Le boom du secteur de la construction s’est ainsi déplacé des logements en propriété au segment de la location, entraînant avec lui le risque de bulle immobilière.
Le premier des signaux d’alarme n’est autre que le nombre de locaux vacants: il faut remonter à 1999 pour trouver un nombre aussi élevé d’appartements locatifs vides, soit plus de 45 000 (5000 de plus qu’il y a un an). En revanche, le nombre d’appartements en propriété vides s’élève à «seulement» 11 000.
Qui plus est, le plus souvent ce boom de la construction ne concerne pas les centres urbains où la demande est la plus élevée, mais les zones périphériques disposant de réserves de terrain importantes.
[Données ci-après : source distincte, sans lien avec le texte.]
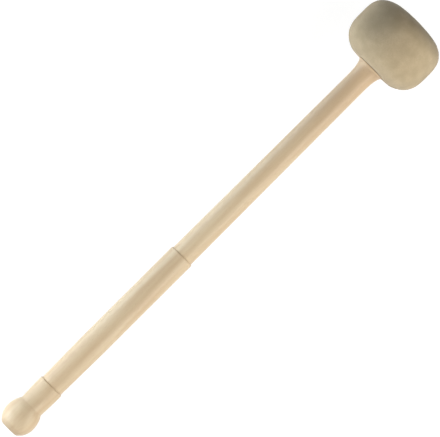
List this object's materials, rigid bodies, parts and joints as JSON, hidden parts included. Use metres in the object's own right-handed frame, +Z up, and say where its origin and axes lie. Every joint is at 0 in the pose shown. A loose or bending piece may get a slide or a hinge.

Le tableau ci-dessous représentant les taux de vacance confirme cette tendance. Alors qu’avec un taux de 0,5% les logements restent rares dans le canton de Zoug, dans les deux cantons de Bâle ainsi qu’à Genève, le canton d’Appenzell Rhodes-Intérieures enregistre un taux de logements vides particulièrement élevé de 3,6%.
Au niveau des villes, notons qu’il est actuellement très difficile de se loger à Zurich, Lancy, Thoune et Lausanne. A l’inverse, Saint-Gall, Uster et Emmen présentent des taux de vacance élevés.
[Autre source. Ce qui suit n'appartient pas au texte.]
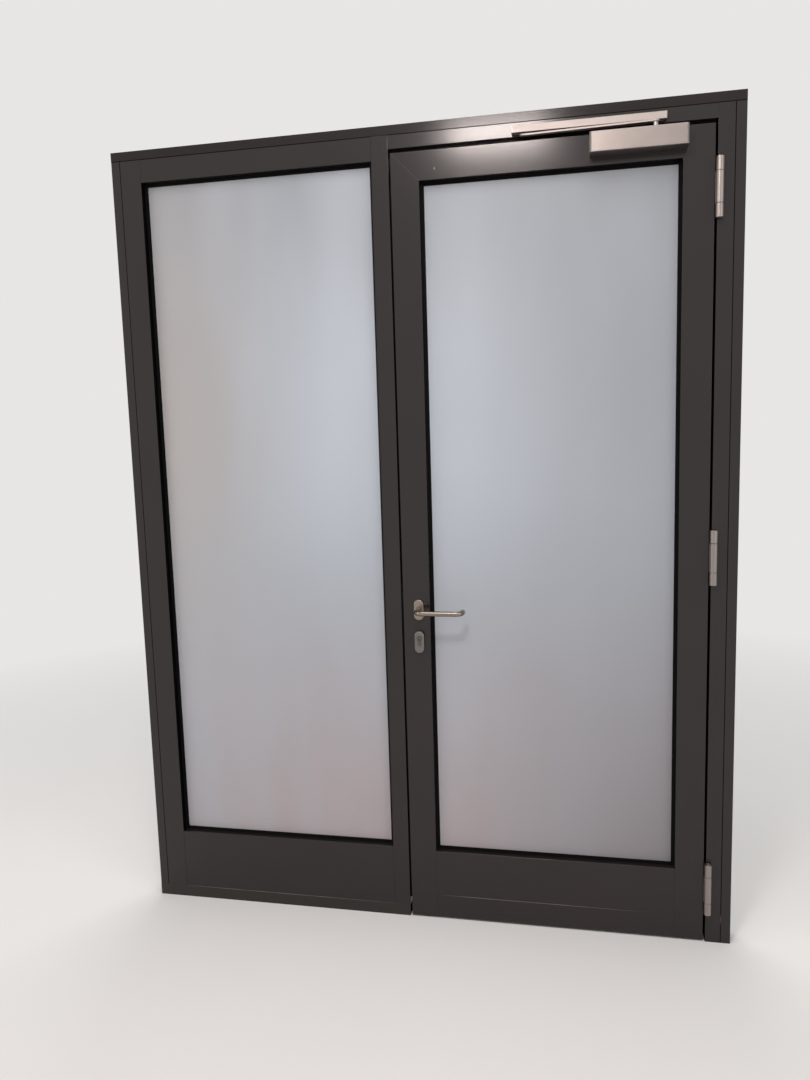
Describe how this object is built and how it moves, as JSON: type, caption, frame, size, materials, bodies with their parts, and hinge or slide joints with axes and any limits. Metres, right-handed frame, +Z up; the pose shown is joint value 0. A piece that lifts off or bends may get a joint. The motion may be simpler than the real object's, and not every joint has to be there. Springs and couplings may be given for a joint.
{
  "type": "glass entrance door with side light",
  "caption": "Aluminium entrance door set with frosted glazing: a hinged leaf with lever handles, lock, hinges and a slide-rail closer beside a fixed side light, in one frame.",
  "frame": {"origin": "on the floor line, at mid width and mid depth of the frame", "axes": "+X to the hinge side as seen from the pull side, +Y away from the pull side through the glass, +Z up"},
  "size_m": [1.907, 0.202, 2.5],
  "materials": {
    "frame_metal": "warm anthracite powder coat, satin",
    "silver_metal": "natural anodised, satin",
    "handle_steel": "fine brushed",
    "inner_steel": "zinc plated",
    "cylinder_metal": "matt nickel on brass",
    "cleat_metal": "mill finish",
    "clear_glass": "polished",
    "frosted_glass": "frosted, milky",
    "gasket_rubber": "matt black",
    "spacer_metal": "dull grey",
    "grey_plastic": "moulded, matt",
    "black_plastic": "moulded, matt",
    "brush_fibre": "dense black pile"
  },
  "bodies": {
    "frame": {"base_profile": "frame_metal", "extension_head": "frame_metal", "extension_left": "frame_metal", "extension_right": "frame_metal", "head_door": "frame_metal", "head_side_light": "frame_metal", "hinge_frame_wings": "silver_metal", "hinge_pins": "inner_steel", "hinge_washers": "grey_plastic", "jamb_left": "frame_metal", "jamb_right": "frame_metal", "mullion": "frame_metal", "rail_end_caps": "grey_plastic", "rebate_seal": "gasket_rubber", "side_light_beads_level": "frame_metal", "side_light_beads_upright": "frame_metal", "side_light_gasket_back": "gasket_rubber", "side_light_gasket_front": "gasket_rubber", "side_light_pane_back": "clear_glass", "side_light_pane_front": "frosted_glass", "side_light_setting_blocks": "black_plastic", "side_light_sill": "frame_metal", "side_light_spacer": "spacer_metal", "slide_rail": "silver_metal", "strike_plate": "handle_steel"},
    "leaf": {"closer_body": "silver_metal", "closer_end_caps": "silver_metal", "corner_cleats": "cleat_metal", "cylinder_body": "cylinder_metal", "cylinder_roses": "handle_steel", "hinge_leaf_wings": "silver_metal", "leaf_beads_level": "frame_metal", "leaf_beads_upright": "frame_metal", "leaf_gasket_back": "gasket_rubber", "leaf_gasket_front": "gasket_rubber", "leaf_kick_profile": "frame_metal", "leaf_pane_back": "clear_glass", "leaf_pane_front": "frosted_glass", "leaf_rail_bottom": "frame_metal", "leaf_rail_top": "frame_metal", "leaf_setting_blocks": "black_plastic", "leaf_spacer": "spacer_metal", "leaf_stile_hinge": "frame_metal", "leaf_stile_lock": "frame_metal", "leaf_sweep_seal": "brush_fibre", "lever_roses": "handle_steel", "lock_case": "inner_steel", "lock_faceplate": "handle_steel", "lock_screws": "inner_steel"},
    "rail_carriage": {"rail_slider": "black_plastic"},
    "closer_link": {"closer_arm": "silver_metal", "closer_shaft": "inner_steel"},
    "levers": {"lever_back": "handle_steel", "lever_front": "handle_steel", "lever_spindle": "inner_steel", "lock_follower": "inner_steel"},
    "latch": {"latch_bolt": "inner_steel"},
    "deadbolt": {"dead_bolt": "inner_steel"},
    "cylinder_key": {"cylinder_cam": "inner_steel", "cylinder_plugs": "cylinder_metal"}
  },
  "joints": [
    {"name": "leaf_swing", "type": "hinge", "parent": "frame", "child": "leaf", "pos_m": [0.8835, -0.048, 0], "axis": [0, 0, 1], "range_deg": [0, 90], "stiffness_Nm_per_rad": 8, "springref_deg": -85.94},
    {"name": "closer_arm_turn", "type": "hinge", "parent": "leaf", "child": "closer_link", "pos_m": [0.7105, -0.061, 2.429], "axis": [0, 0, 1], "range_deg": [-116.7, 0]},
    {"name": "rail_slide", "type": "slide", "parent": "frame", "child": "rail_carriage", "axis": [1, 0, 0], "range_m": [0, 0.231]},
    {"name": "lever_turn", "type": "hinge", "parent": "leaf", "child": "levers", "pos_m": [0.002, 0, 1.04], "axis": [0, 1, 0], "range_deg": [0, 45], "stiffness_Nm_per_rad": 2, "springref_deg": -28.65},
    {"name": "latch_slide", "type": "slide", "parent": "leaf", "child": "latch", "axis": [1, 0, 0], "range_m": [0, 0.012]},
    {"name": "key_turn", "type": "hinge", "parent": "leaf", "child": "cylinder_key", "pos_m": [0.002, 0, 0.948], "axis": [0, 1, 0], "range_deg": [0, 360]},
    {"name": "bolt_slide", "type": "slide", "parent": "leaf", "child": "deadbolt", "axis": [-1, 0, 0], "range_m": [0, 0.02]}
  ],
  "couplings": [
    {"joint": "closer_arm_turn", "follows": "leaf_swing", "ratio": -1.2909},
    {"joint": "rail_slide", "follows": "leaf_swing", "m_per_rad": 0.14639},
    {"joint": "latch_slide", "follows": "lever_turn", "m_per_rad": 0.015278},
    {"joint": "bolt_slide", "follows": "key_turn", "m_per_rad": 0.003183}
  ]
}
Très fortes divergences régionales sur le marché immobilier | |||
---|---|---|---|
Taux de vacance en % selon les cantons | Taux de vacance en % dans les 30 plus grandes villes | ||
Zoug | 0.34 | Zurich | 0.22 |
Bâle-Ville | 0.42 | Lancy | 0.22 |
Genève | 0.45 | Thoune | 0.22 |
Bâle-Campagne | 0.47 | Lausanne | 0.29 |
Obwald | 0.61 | Vernier | 0.31 |
Vaud | 0.81 | Yverdon-les-Bains | 0.39 |
Zurich | 0.85 | Bâle | 0.40 |
Schwyz | 0.93 | Kriens | 0.44 |
Lucerne | 1.05 | Berne | 0.45 |
Neuchâtel | 1.15 | Zoug | 0.49 |
Tessin | 1.21 | Genève | 0.51 |
Fribourg | 1.24 | Sion | 0.55 |
Suisse | 1.30 | Köniz | 0.58 |
Uri | 1.39 | Winterthour | 0.59 |
Nidwald | 1.39 | Coire | 0.72 |
Grisons | 1.53 | Dietikon | 0.81 |
Schaffhouse | 1.68 | Neuchâtel | 0.82 |
Berne | 1.69 | Montreux | 0.83 |
Glaris | 1.69 | Fribourg | 0.87 |
St-Gall | 1.77 | Lucerne | 0.96 |
Thurgovie | 1.80 | Dübendorf | 1.02 |
Valais | 1.81 | Frauenfeld | 1.11 |
Appenzeller-Rh. ext. | 1.99 | Schaffhouse | 1.15 |
Jura | 2.09 | Rapperswil-Jona | 1.17 |
Argovie | 2.18 | Lugano | 1.25 |
Soleure | 2.62 | Biel / Bienne | 1.47 |
Appenzeller-Rh. int. | 3.63 | La Chaux-de-Fonds | 1.52 |
St-Gall | 1.94 | ||
Uster | 2.01 | ||
Emmen | 2.03 | ||
Source: OFS |
Après une longue traversée du désert, les locataires devraient enfin profiter d’un inversement de tendance, que ce soit au niveau des prix ou de l’offre elle-même.
Si la situation dans les centres urbains s’est quelque peu détendue, certaines régions périphériques doivent désormais faire face à une offre excédentaire, principalement du fait des taux actuels extrêmement bas qui ont entraîné les investisseurs institutionnels, et notamment nos caisses de pension, dans une situation de pénurie de placements. On sait que les rendements des emprunts de la Confédération sont passés en zone négative. C’est pourquoi des flux toujours plus importants de capitaux de prévoyance se redirigent vers le marché immobilier. Les grands projets de construction qui semblaient auparavant trop risqués ou trop peu rentables sortent soudainement de terre, et ce, même sur des sites manquant cruellement d’attractivité.
Pour les locataires, la principale conséquence de cette forte activité de construction est de pouvoir profiter d’une offre plus large et de prix plus attractifs. Malgré ces avantages, eux non plus n’ont aucun intérêt à ce qu’une bulle se développe sur le long terme, car le bailleur est souvent une caisse de pension. En effet, si les caisses de pension ont mal investi le capital de prévoyance, ce sont également les locataires qui en feront les frais.